Let me state it clearly: denying gender-affirming care to trans kids is harmful and morally wrong. 

It is cruel and unnecessary and shameful, and once again demonstrates the lengths the powerful and power-hungry will go to exploit the most vulnerable among us.

Paul makes a strong statement in our lesson from Acts about how God feels about the idolatry of false gods that we see playing out in our legislature every day: “While God has overlooked the times of human ignorance, now he commands all people everywhere to repent, because he has fixed a day on which he will have the world judged in righteousness by a man whom he has appointed, and of this he has given assurance to all by raising him from the dead.”

This is why you must become an evangelist.  The cause of justice is advanced by evangelism. 

Trans kids need us to join with God in pushing back against human ignorance, to repent, to join with God in hungering and thirsting for righteousness. 

They are children who have the world telling them that they’re wrong, that they don’t know who they are, that living their lives as themselves will lead only to regret. 

Trans kids need us proclaiming their belovedness as loudly as we can, fighting for them against other adults who would harm and deprive them, and doing whatever we can to be in the kind of transformative relationship with transphobic people that can help shepherd them into truth. 

The work of evangelism is the work of justice. 

As Paul says in Romans 10, “No one who believes in him will be put to shame. For there is no distinction between Jew and Greek; the same Lord is Lord of all and is generous to all who call on him. For everyone who calls on the name of the Lord shall be saved. But how are they to call on one in whom they have not believe? And how are they to believe in one of whom they have never heard? And how are they to hear without someone to proclaim him?” 

You are that someone. 

God needs people to speak on God’s behalf, to push back against the idolatry of rigid gender hierarchies. Take hold of your identity as evangelists for the belovedness of all of God’s children, most especially in this moment for trans kids, because they are under dire threat in our state.

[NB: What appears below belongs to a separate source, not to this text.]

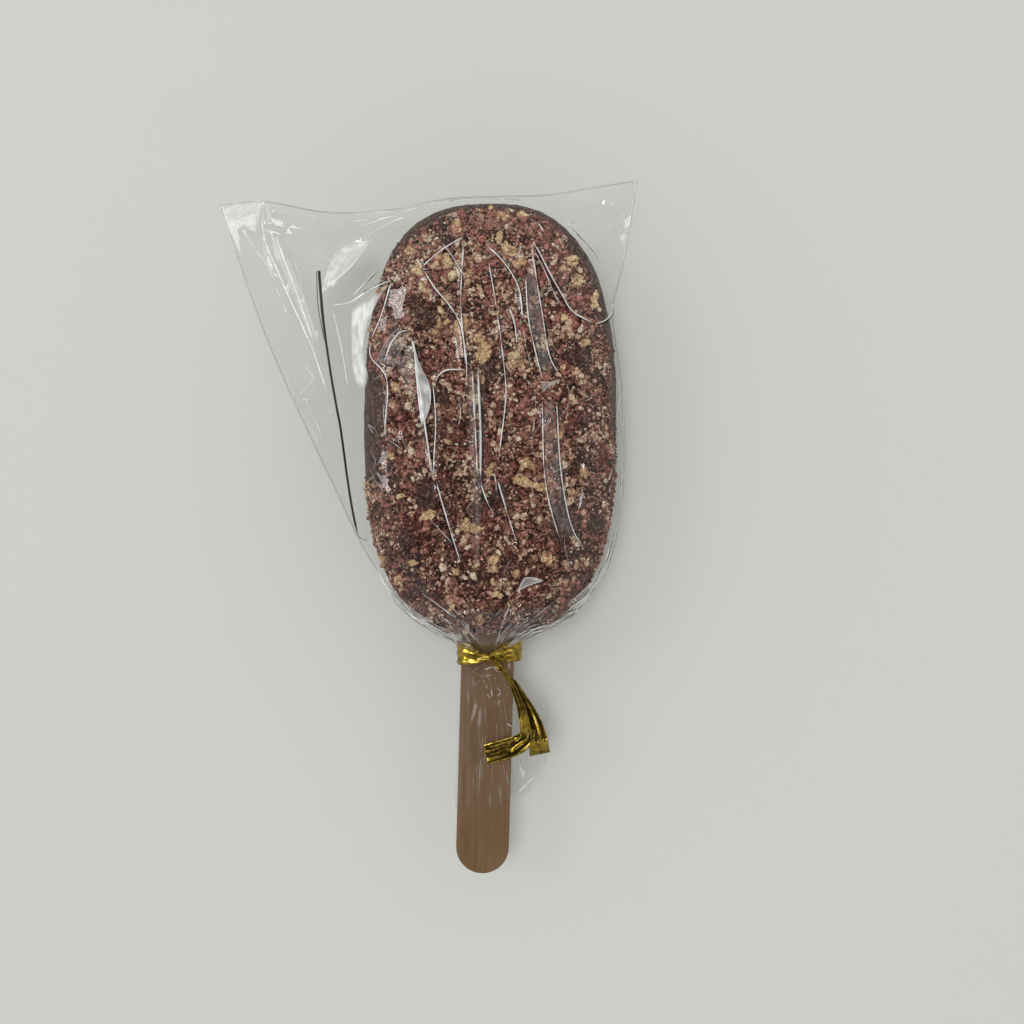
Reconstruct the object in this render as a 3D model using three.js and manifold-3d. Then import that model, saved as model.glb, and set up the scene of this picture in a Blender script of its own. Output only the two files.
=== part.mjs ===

So how do we do that?  How do we make no quarter with injustice while still striving to be in transformative relationship with those who are carrying it out? 

Our lesson from First Peter shows us the ropes: “Do not fear what they fear, and do not be intimidated, but in your hearts sanctify Christ as Lord. Always be ready to make your defense to anyone who demands from you an accounting for the hope that is in you; yet do it with gentleness and reverence.”

I’m not asking you to go out and start knocking on doors, although if you want to do that, I’ll go with you—I’ve done it before and I’ll do it again. 

Do the advocacy work that the Episcopal Church is so well known for, be a safe haven for trans kids while you fight for their rights, and keep chipping away at building relationship with people who are lost and wrong on this issue, so that God might change their hearts and bring them into all truth. 

Jesus tells us in our gospel today that he will send us help: “And I will ask the Father, and he will give you another Advocate, to be with you forever. This is the Spirit of truth, whom the world cannot receive, because it neither sees him nor knows him. You know him, because he abides with you, and he will be in you.”

Jesus goes on to say, “I will not leave you orphaned; I am coming to you.” 

Trans kids are being orphaned by our society and our government right now. 

Children are supposed to be able to look up to any and every adult around them and know that that adult will care for them, support them, defend them. 

Trans kids don’t have that luxury, and that is wrong.  They need us as evangelists for their well-being, their safety, their identity as gifts God gives to the world. 

And so Jesus speaks to them as well as to us: “I will not leave you orphaned; I am coming to you.” 

As Jesus comes to us, let him find us to be steadfast messengers of his Good News, protectors of his vulnerable, beautiful children, who do not count the cost of giving ourselves in their defense.